We are the birthplace of the Free Speech Movement and a campus that provides unwavering support for the First Amendment; yet, I am among the first to admit that Berkeley’s marketplace of ideas is not as open as it could and should be. Maintaining a robust marketplace of ideas is the prime justification for free speech, based on the belief that the free, competitive exchange of ideas enables the best, most truthful ideas to prevail.

As an economist, I know full well that open competition is essential to the creation of superior goods and services. I also know that a well-functioning marketplace can deliver much better outcomes if it is well-designed and governed by clear norms and rules. For example, is there easy access on both the supply and demand sides? Do the rules prevent any one actor from monopolizing the market?  

Berkeley is working, as I believe all universities should, to ensure that we are and will remain a forum open to all. That there is access for all sides of any debate and that no side is able to monopolize. To those ends, we are launching new courses and programs to prepare and encourage students to engage in discourse across divides, and to provide our community members with the tools and skills necessary for give and take. A shining example is our online course “Openness to Opposing Views,” in which campus leaders and over 20 faculty share proven approaches to navigating disagreement. Since its summer inception, we already have more than 5,000 participants. 

A well-functioning market is also able to match demand and supply. As we work to increase “demand” for constructive debate, we must also ensure there is a robust “supply” of ideas. That’s why student organizations and academic departments are encouraged to invite speakers of their choice without regard for their beliefs and perspectives. It matters not to us whether it is the College Republicans or the Young Democratic Socialists; all voices should be heard. It’s why I am excited by the success and growth of the Berkeley Liberty Initiative, a donor-funded speaker series that describes its mission as fostering “a campus culture that embraces learning through respectful open dialogue and engagement with diverse viewpoints.” 

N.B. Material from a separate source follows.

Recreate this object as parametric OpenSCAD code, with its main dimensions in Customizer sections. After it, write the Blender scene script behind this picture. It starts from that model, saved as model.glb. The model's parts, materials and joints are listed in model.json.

We must also maintain the norms and rules that support marketplace efficacy and ease of participation for our students. For example, we have created a new position called Campus Community Safety Specialist. Their job is to seek compliance with our “Time, Place, and Manner” rules that ensure expressive activities can take place on campus without infringing on the rights of others, or disrupting the academic or administrative operations of the university. Those positions and rules, along with other actions we are taking, reduce the chance that a “heckler’s veto” or other impermissible disruptions will inhibit the flow of ideas within Berkeley’s marketplace.

Markets function best when the government—or, in our case, the campus administration—refrains from trying to determine the winners and losers. That is why I support institutional restraint in our campus communications and actions. This is not simply a matter of the law and UC policy, which require us to be nonpartisan. Avoiding comment or action in support of particular partisan perspectives helps ensure that the campus does not have a chilling effect on discourse, and supports our commitment to a campus community where all feel welcome.

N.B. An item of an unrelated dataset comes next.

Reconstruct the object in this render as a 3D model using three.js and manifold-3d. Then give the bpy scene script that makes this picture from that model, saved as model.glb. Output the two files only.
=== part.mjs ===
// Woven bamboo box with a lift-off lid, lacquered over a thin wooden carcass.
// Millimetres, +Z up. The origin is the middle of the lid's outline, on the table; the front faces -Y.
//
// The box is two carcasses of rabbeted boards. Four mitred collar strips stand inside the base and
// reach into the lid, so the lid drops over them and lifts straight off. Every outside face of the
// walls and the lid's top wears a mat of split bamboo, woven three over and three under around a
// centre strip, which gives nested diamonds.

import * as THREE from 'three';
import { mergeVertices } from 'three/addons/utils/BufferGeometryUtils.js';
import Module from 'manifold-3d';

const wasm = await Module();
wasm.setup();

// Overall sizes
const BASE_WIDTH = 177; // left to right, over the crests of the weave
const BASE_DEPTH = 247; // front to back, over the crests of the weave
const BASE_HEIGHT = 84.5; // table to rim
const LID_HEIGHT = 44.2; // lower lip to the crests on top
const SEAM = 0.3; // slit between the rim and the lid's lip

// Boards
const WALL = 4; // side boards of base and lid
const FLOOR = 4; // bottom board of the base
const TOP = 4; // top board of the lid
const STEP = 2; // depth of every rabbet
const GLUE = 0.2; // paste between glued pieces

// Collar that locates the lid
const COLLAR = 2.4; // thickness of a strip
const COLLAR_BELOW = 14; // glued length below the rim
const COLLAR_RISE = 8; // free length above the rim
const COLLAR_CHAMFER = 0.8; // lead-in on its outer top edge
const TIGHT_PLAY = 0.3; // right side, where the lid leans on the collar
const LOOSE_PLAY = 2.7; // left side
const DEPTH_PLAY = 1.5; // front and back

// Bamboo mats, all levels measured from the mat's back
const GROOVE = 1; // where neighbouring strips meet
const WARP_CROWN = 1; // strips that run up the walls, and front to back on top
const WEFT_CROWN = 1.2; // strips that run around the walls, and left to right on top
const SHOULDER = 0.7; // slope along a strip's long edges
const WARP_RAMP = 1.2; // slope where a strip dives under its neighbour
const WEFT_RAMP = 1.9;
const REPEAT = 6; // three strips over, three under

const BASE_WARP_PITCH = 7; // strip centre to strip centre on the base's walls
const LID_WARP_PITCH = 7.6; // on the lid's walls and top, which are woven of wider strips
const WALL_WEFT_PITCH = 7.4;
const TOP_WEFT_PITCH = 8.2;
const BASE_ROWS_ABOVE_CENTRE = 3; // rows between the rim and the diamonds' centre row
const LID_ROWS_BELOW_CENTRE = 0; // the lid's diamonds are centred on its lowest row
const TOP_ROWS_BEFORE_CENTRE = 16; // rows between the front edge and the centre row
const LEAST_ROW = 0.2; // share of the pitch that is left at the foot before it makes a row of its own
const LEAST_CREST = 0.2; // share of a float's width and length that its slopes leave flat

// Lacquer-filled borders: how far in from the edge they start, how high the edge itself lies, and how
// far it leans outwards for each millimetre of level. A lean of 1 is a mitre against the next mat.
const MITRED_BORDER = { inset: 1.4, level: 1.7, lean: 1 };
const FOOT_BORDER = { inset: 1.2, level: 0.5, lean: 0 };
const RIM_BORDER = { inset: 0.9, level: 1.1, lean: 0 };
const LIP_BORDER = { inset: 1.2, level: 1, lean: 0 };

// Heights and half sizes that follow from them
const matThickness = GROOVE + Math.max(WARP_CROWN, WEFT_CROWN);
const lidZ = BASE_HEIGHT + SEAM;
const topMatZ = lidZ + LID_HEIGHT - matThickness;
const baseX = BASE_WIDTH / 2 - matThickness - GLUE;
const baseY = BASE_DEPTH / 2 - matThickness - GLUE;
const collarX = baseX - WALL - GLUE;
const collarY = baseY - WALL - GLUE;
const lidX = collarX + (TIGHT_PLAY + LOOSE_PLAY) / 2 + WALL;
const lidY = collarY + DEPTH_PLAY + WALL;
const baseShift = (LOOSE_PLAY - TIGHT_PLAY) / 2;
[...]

It was my iconic predecessor, Clark Kerr, who said, “The University is not engaged in making ideas safe for students. It is engaged in making students safe for ideas.” That unassailable goal is directly supported by Berkeley’s Principles of Community, which call for “ensuring freedom of expression and dialogue that elicits the full spectrum of views held by our varied communities” while also calling on us to “respect the differences as well as the commonalities that bring us together and call for civility and respect in our personal interactions.” A great university equips its students to be both good consumers—able to evaluate new ideas open-mindedly—and good sellers—able to be effective and respectful advocates for their views—in the marketplaces of ideas they will encounter, both on campus and beyond.